• [DATA SECTION]:
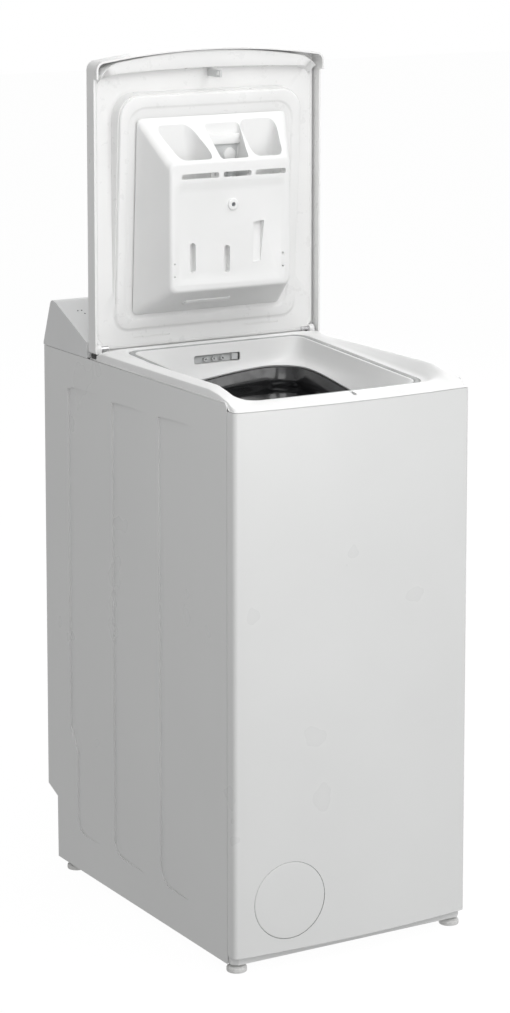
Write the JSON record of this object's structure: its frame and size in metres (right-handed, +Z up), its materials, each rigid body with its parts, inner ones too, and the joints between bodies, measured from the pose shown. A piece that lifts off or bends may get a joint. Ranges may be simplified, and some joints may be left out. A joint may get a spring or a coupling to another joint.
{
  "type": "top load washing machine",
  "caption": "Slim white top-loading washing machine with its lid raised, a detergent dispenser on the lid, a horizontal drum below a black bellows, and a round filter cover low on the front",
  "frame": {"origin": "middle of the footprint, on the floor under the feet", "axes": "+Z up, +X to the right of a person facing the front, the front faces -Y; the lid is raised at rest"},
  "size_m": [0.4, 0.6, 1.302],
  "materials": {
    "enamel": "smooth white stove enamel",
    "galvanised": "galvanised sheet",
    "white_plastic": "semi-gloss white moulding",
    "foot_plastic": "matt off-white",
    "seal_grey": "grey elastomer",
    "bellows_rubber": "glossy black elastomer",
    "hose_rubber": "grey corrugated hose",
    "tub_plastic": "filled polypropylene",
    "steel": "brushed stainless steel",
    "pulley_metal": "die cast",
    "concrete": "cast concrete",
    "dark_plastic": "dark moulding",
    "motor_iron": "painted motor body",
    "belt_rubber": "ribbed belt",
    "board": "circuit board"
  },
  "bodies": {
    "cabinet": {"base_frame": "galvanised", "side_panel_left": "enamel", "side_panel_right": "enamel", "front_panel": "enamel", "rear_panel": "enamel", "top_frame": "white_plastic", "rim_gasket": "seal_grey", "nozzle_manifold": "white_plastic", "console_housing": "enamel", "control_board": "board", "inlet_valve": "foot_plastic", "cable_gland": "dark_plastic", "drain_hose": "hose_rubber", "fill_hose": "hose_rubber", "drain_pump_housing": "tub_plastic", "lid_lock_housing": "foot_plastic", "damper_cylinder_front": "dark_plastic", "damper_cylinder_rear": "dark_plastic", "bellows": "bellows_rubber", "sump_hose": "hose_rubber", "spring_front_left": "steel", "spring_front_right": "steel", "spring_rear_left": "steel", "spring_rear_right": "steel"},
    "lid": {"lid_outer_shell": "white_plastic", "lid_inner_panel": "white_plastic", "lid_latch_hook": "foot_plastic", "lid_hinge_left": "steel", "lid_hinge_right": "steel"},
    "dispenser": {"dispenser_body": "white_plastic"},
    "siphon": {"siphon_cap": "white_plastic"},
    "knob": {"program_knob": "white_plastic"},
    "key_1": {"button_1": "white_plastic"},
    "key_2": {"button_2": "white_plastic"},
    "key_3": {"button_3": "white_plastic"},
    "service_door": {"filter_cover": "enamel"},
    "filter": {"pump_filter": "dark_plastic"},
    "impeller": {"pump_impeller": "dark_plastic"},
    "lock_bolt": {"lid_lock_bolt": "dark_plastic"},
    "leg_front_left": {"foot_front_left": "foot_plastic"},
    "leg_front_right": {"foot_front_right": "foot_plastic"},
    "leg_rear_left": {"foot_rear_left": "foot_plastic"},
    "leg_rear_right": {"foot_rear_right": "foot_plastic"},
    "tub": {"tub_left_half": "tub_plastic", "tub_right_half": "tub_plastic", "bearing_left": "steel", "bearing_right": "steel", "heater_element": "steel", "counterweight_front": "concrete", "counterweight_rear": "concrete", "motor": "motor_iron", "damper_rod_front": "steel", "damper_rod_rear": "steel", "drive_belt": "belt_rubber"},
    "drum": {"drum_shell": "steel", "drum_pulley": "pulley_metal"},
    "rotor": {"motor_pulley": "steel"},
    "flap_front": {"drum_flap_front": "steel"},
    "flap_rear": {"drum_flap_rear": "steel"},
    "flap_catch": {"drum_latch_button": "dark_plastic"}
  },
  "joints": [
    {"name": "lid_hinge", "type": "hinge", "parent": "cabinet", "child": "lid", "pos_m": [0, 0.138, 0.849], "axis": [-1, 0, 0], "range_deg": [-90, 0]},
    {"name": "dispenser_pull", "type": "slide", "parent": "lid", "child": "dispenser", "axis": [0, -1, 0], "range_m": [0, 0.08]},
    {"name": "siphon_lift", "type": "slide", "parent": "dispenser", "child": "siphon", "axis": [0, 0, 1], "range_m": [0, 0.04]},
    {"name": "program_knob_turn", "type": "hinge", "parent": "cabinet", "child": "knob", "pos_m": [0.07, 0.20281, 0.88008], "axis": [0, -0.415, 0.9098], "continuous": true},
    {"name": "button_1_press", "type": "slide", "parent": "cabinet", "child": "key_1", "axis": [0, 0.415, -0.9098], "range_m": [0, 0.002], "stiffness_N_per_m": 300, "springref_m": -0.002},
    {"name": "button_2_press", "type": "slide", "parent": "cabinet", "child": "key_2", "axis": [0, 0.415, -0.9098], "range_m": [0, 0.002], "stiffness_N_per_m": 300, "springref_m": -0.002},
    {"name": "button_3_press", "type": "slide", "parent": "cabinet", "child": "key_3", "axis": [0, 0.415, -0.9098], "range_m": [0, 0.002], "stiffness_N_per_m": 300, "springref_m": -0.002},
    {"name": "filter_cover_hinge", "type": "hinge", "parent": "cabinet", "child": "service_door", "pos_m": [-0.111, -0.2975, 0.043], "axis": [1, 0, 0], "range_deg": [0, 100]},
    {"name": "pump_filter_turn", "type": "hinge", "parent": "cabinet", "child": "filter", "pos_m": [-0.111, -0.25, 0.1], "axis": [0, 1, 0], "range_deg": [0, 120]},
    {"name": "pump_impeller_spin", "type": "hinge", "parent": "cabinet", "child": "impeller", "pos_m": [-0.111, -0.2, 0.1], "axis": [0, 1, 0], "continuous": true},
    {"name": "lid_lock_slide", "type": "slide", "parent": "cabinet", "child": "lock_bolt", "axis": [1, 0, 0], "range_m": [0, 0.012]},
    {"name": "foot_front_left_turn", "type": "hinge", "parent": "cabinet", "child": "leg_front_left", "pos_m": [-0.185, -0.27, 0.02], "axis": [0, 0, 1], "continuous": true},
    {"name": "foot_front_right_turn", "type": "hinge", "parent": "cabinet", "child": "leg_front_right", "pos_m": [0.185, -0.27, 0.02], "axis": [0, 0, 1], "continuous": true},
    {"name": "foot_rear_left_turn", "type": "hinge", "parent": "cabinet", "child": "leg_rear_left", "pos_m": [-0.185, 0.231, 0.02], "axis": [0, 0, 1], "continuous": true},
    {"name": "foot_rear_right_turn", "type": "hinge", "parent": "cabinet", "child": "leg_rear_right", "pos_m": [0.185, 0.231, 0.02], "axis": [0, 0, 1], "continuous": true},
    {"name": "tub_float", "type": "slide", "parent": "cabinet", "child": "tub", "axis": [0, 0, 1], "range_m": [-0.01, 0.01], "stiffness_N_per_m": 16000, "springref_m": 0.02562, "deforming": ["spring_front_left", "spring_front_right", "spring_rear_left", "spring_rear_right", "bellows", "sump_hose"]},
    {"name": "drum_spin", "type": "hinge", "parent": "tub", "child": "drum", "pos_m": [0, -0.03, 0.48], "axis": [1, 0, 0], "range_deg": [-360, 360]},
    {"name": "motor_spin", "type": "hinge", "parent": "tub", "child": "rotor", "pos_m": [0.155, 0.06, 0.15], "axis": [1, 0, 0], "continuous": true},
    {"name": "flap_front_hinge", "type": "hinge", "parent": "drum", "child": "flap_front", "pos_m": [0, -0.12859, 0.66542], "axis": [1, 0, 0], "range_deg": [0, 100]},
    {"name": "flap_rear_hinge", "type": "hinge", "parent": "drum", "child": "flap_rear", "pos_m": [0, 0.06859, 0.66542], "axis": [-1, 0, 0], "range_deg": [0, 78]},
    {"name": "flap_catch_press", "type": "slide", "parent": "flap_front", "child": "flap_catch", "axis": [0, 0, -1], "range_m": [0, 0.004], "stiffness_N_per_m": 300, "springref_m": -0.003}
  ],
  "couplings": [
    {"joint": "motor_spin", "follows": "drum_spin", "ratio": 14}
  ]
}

• [GIVEN REQUEST]: Copy each line of the listing in which the word "joints" can be found.

• [WRITTEN RESPONSE]:
Write the JSON record of this object's structure: its frame and size in metres (right-handed, +Z up), its materials, each rigid body with its parts, inner ones too, and the joints between bodies, measured from the pose shown. A piece that lifts off or bends may get a joint. Ranges may be simplified, and some joints may be left out. A joint may get a spring or a coupling to another joint.
  "joints": [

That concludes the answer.